*WHAT NEEDS TO BE DONE*
Reproduce each line exactly, including spacing and punctuation.

Scripts that build objects
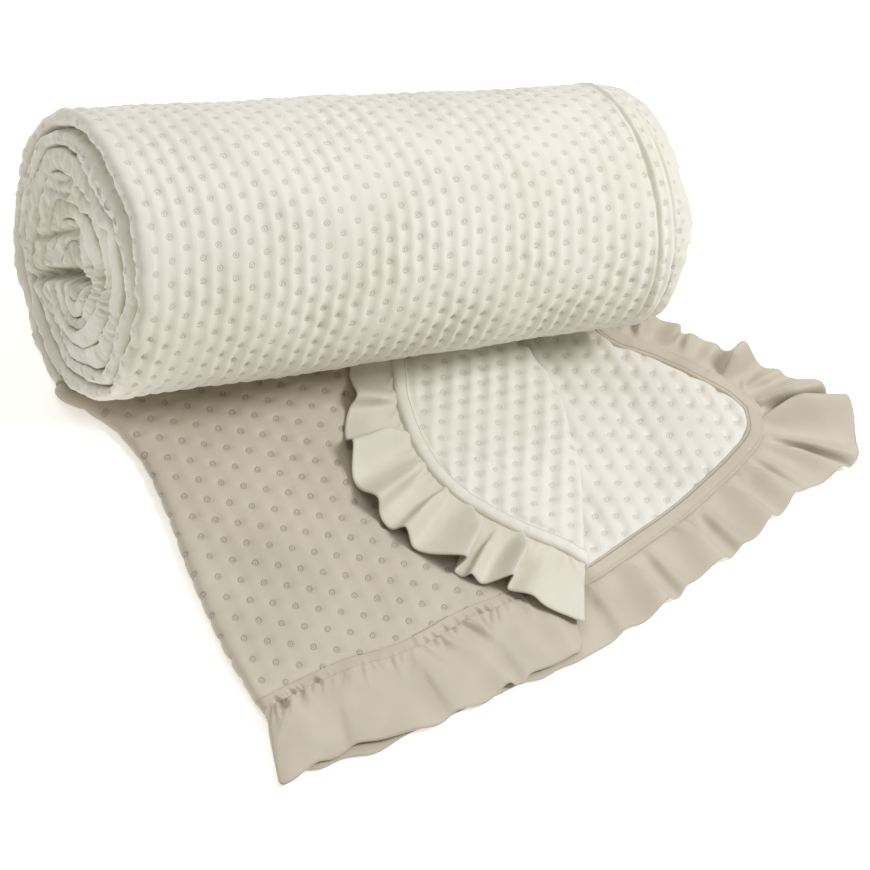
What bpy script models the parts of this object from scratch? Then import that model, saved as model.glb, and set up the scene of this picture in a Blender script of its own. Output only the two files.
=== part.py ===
"""Quilted bedspread, folded in half lengthwise and rolled up, with its loose end laid out in front.

Metres, +Z up. The roll's axis runs along X, the loose end lies on the floor towards -Y.
Four solids: the rolled panel, the loose end of the panel, the binding and the gathered ruffle.
"""
import math

import bpy
import numpy as np

# Roll: a slightly conical winding of double cloth.
ROLL_LENGTH = 0.760
RADIUS_LEFT = 0.1874
RADIUS_RIGHT = 0.1660
AXIS_LEFT = -0.0112       # how far the winding's middle stands towards the front
AXIS_RIGHT = -0.0076
SAG_WIDE = 1.02
SAG_HIGH = 0.96
WRAP_PITCH = 0.024
WRAPS_SHOWN = 5
STEPS_A_TURN = 42
COLUMNS = 36
STEP_ANGLE = -0.26        # where the outer wrap leaves the roll, measured from the bottom
SINK = 0.003              # how far the round section is pressed into its flat spot
QUILT_ROLL = 0.0024
END_SOFTNESS = 0.005
GROOVE_DEPTH = 0.012
CORE_DEPTH = 0.030
CREST_RISE = 0.004

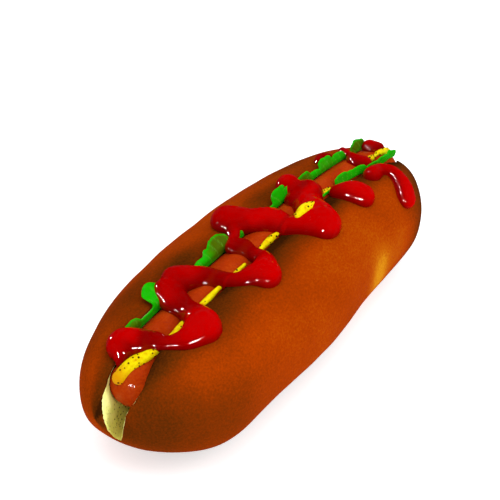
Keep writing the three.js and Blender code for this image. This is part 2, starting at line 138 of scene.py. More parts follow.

*RESULT FOR THIS TASK*
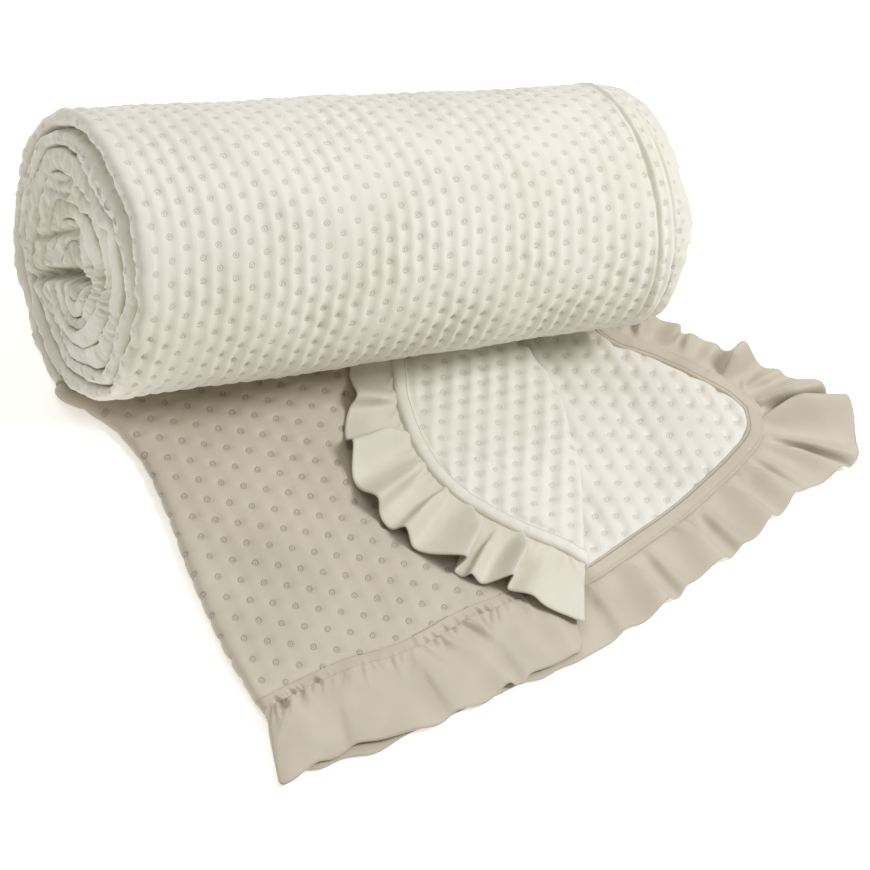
What bpy script models the parts of this object from scratch? Then import that model, saved as model.glb, and set up the scene of this picture in a Blender script of its own. Output only the two files.
=== part.py ===
"""Quilted bedspread, folded in half lengthwise and rolled up, with its loose end laid out in front.

Metres, +Z up. The roll's axis runs along X, the loose end lies on the floor towards -Y.
Four solids: the rolled panel, the loose end of the panel, the binding and the gathered ruffle.
"""
import math

import bpy
import numpy as np

# Roll: a slightly conical winding of double cloth.
ROLL_LENGTH = 0.760
RADIUS_LEFT = 0.1874
RADIUS_RIGHT = 0.1660
AXIS_LEFT = -0.0112       # how far the winding's middle stands towards the front
AXIS_RIGHT = -0.0076
SAG_WIDE = 1.02
SAG_HIGH = 0.96
WRAP_PITCH = 0.024
WRAPS_SHOWN = 5
STEPS_A_TURN = 42
COLUMNS = 36
STEP_ANGLE = -0.26        # where the outer wrap leaves the roll, measured from the bottom
SINK = 0.003              # how far the round section is pressed into its flat spot
QUILT_ROLL = 0.0024
END_SOFTNESS = 0.005
GROOVE_DEPTH = 0.012
CORE_DEPTH = 0.030
CREST_RISE = 0.004

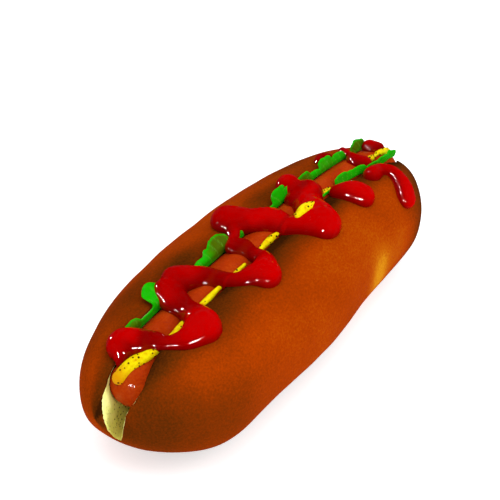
Keep writing the three.js and Blender code for this image. This is part 2, starting at line 138 of scene.py. More parts follow.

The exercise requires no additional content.